Bandes dessinées / Pour la première fois, la rentrée littéraire 2024 a vu paraître autant de bandes dessinées que de romans. Preuve s'il en fallait que les rayons BD n'ont jamais été si bien garnis. Voici trois coups de cœur pour affronter la saison froide en bonne et due forme (sous un plaid).
Au travers du rayon d'Aude Bertrand
L'été paraît si loin (et pourtant...) c'est donc un délice de se replonger dans la torpeur estivale, au creux d'une ville déserte au mois d'août, avec Jeanne, étudiante qui gardienne un immeuble le temps des vacances. Désœuvrée, elle se réfugie au cinéma — un bâtiment onirique avec ses affiches en devanture qui flottent comme des draps sur une ficelle. Et se perd peu à peu entre réalité et fiction. Ses journées suspendues dans la loge sont occupées à lire des ouvrages pointus sur le septième art, et Jeanne se persuade qu'elle peut rencontrer son personnage de film préféré en suivant un protocole particulier. Elle se passionne pour la théorie du rayon vert, un phénomène optique et atmosphérique : au coucher du soleil, dans des conditions d'observation particulières, le tout dernier rayon du soleil apparaît vert. Chez Eric Rohmer (dans son film Le Rayon vert, déjà inspiré du livre éponyme de Jules Verne) il offre le pouvoir de « lire dans ses propres sentiments, et dans les sentiments des autres ». Chez Aude Bertrand, il permet aussi de passer du côté de l'imaginaire. L'autrice brouille les pistes, altère les repères, et fait régner une atmosphère surréaliste, entre solitude et rêverie. Une première BD poétique, troublante et élégante.

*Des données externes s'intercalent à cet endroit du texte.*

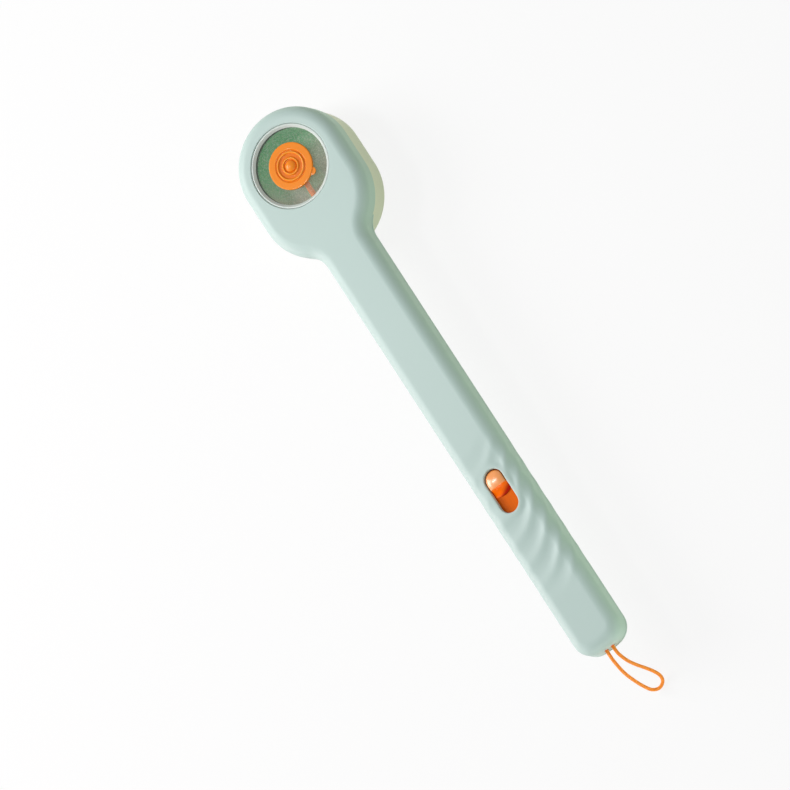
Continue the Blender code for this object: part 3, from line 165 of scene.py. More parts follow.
class BrushWindow(bpy.types.PropertyGroup):
    clear_radius: length("Clear radius", 21.4, "Radius of the clear part of the window")
    bezel_depth: length("Bezel depth", 0.5, "Back face down to the bezel")
    bezel_thickness: length("Bezel thickness", 1.6, "Thickness of the bezel")
    bezel_bevel: length("Bezel bevel", 1.4, "Width of the slope inside the bezel")
    bezel_round: length("Bezel rounding", 0.35, "Radius of the bezel's outer edge")
    filler_radius: length("Filler hole", 9.0, "Radius of the hole in the lens")
    plug_radius: length("Plug radius", 13.3, "Radius of the filler plug")
    plug_thickness: length("Plug thickness", 1.2, "Thickness of the plug's flange")
    dish_radius: length("Dish radius", 9.5, "Radius of the shallow dish in the plug's face")
    dish_depth: length("Dish depth", 0.45, "Depth of the dish")
    inner_ring: length("Inner ring", 4.5, "Radius of the inner ring's crest")
    outer_ring: length("Outer ring", 7.8, "Radius of the outer ring's crest")
    ring_height: length("Ring height", 0.9, "Height of the two rings over the dish")
    dome_radius: length("Dome radius", 3.3, "Radius of the plug's centre dome")
    dome_height: length("Dome height", 1.6, "Height of the dome over the dish")
    tab_angle: number("Tab angle", 41.5, "Direction of the pull tab in degrees")
    tab_distance: length("Tab distance", 13.0, "Plug's centre to the middle of the tab's round end")
    tab_radius: length("Tab radius", 2.4, "Radius of the tab's round end")
    cup_depth: length("Cup depth", 23.0, "Back face down to the cup's floor")


class BrushSlider(bpy.types.PropertyGroup):
    ridge: length("Ridge", 10.1, "Head end of the button's solid to the button's ridge")
    inset: length("Inset", 0.3, "Gap kept inside the button's solid")
    head_drop: length("Head drop", 2.2, "Fall of the pad towards its head end")
    crown: length("Crown", 1.2, "Fall of the pad towards its sides")
    proud: length("Proud", 0.8, "Height of the button over the back face")
    lip: length("Lip", 0.2, "Thickness at the foot of the button's slope")
    tail_radius: length("Foot radius", 10.0, "Radius of the slope's bowed foot")
    rod_radius: length("Rod radius", 1.6, "Radius of the pull rod")


class BrushBristles(bpy.types.PropertyGroup):
    pitch: length("Pitch", 3.2, "Spacing of the bristles")
    root_radius: length("Root radius", 0.8, "Radius at the root")
    tip_radius: length("Tip radius", 0.5, "Radius near the tip")
    lean: number("Lean", 2.0, "Largest lean of a bristle in degrees")
    seed: whole("Seed", 7, "Seed of the bristles' lean")


class BrushCord(bpy.types.PropertyGroup):
    radius: length("Cord radius", 1.0, "Radius of the hanging cord")
    spacing: length("Half spacing", 2.2, "Half the distance between its two ends")
    depth: length("Depth", 9.6, "Back face down to the cord's holes")
    strands: whole("Strands", 3, "Strands that wind each way round the braid")
    turns: number("Turns", 160.0, "Turns of a strand per metre")


class BrushColours(bpy.types.PropertyGroup):
    mint: colour("Mint", (0.525, 0.665, 0.625), "Back face, handle")
    cream: colour("Cream", (0.790, 0.780, 0.640), "Bristle base")
    white: colour("White", (0.790, 0.790, 0.770), "Pieces inside")
    rubber: colour("Rubber", (0.200, 0.220, 0.220), "Seals")
    silicone: colour("White silicone", (0.860, 0.870, 0.820), "Bristles")
    plug: colour("Plug", (0.930, 0.262, 0.006), "Filler plug")
    button: colour("Button", (0.930, 0.150, 0.001), "Slide button")
    # colour of the painted highlight that pales the pad
    button_pad_highlight: colour("Button, pad", (0.960, 0.330, 0.060), "Pad under the thumb")
    # colour of the painted shade at the foot of the button's slope
    button_slope_shade: colour("Button, deep", (0.430, 0.004, 0.001), "Foot of the button's slope")
    plate: colour("Plate", (0.860, 0.146, 0.002), "Plate under the slot")
    cord: colour("Cord", (1.000, 0.270, 0.022), "Hanging cord")
    bezel: colour("Bezel", (0.700, 0.770, 0.730), "Ring round the window")
    lens: colour("Lens", (0.360, 0.480, 0.380), "Mist on the clear lens")
    cup_near: colour("Cup, near side", (0.075, 0.400, 0.150), "Reservoir towards the head's end")
    cup_far: colour("Cup, far side", (0.440, 0.400, 0.340), "Reservoir towards the handle")
    gel: colour("Gel film", (0.330, 0.390, 0.270), "Film on the pieces in the reservoir")
    steel: colour("Steel", (0.560, 0.570, 0.580), "Screws and spring")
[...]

Au travers du rayon d'Aude Bertrand
Publié aux éditions 2024 ; 26 €
Walicho de Sole Otero
« Walicho : en langue mapuche, être qui personnifie tous les maux et les malheurs. En créole et en espagnol, diable, Satan, force du mal. En argentin, maléfice ou sortilège réalisé par la magie noire ou apparentée ». Le décor est planté pour ce recueil de nouvelles qui se déroulent à Buenos Aires, à différentes époques, réunissant une galerie de personnages hétéroclites. Le point commun : trois femmes mystérieuses flanquées d'un bouc, trois sœurs qui semblent traverser les siècles par on ne sait quel pouvoir. Elles débarquent d'Espagne en 1768 dans la première histoire, puis apparaissent plus ou moins dans les huit suivantes, incarnant un fil rouge qui se dévoile au fur et à mesure, entre horreur et comédie, animisme et sorcellerie, à l'image de la palette de roses/rouges qui révèle des détails dans les bleus profonds du dessin. Également illustratrice pour la jeunesse et pour la presse (notamment Libération) ainsi que designer textile, les cases de Sole Otero débordent d'inventivité graphique, à l'image de ses personnages disproportionnés (avec un petit air de Botero). Après Naphtaline, primée à Angoulême en 2023, l'autrice livre une BD empreinte de réalisme magique, qui évoque en sous texte la condition féminine et celle des autochtones. L'illustration du brio.
Walicho de Sole Otero
Publié aux éditions Ça et là ; 28 €
Happy endings de Lucie Bryon
Tout est dans le titre : ce sont des histoires qui finissent bien. Et ça fait du bien ! Trois histoires, trois couples qui se forment. Deux étudiants en art qui se tournent autour un soir de Nouvel an ouvrent le bal avec un format court. Deux agents du futur en mission secrète, oubliés par leur hiérarchie dans un salon de coiffure vintage au bord de l'océan, finissent par y poser leurs valises, laisser pousser leurs cheveux, et se lier d'une tendresse folle. Et pour conclure le triptyque, un jardinier de cimetière et un fantôme / pleureur de tombes professionnel se font du charme à l'ombre des allées arborées. À rebours des histoires d'amour torturées et compliquées, tant répandues dans les récits et fictions qu'on en arriverait presque à la conclusion fataliste que c'est une norme inéluctable, la bienveillance des personnages et des scénarios de Lucie Bryon est salutaire. Avec un trait et des codes empruntés au manga (comme le clin d'œil de la jaquette amovible), l'autrice nous parle d'amour sous toutes ses formes (amoureux, amical, hétéro, queer) à travers des tranches de vie emplies de douceur et d'humour. La BD feel good qui chasse le spleen de fin d'année.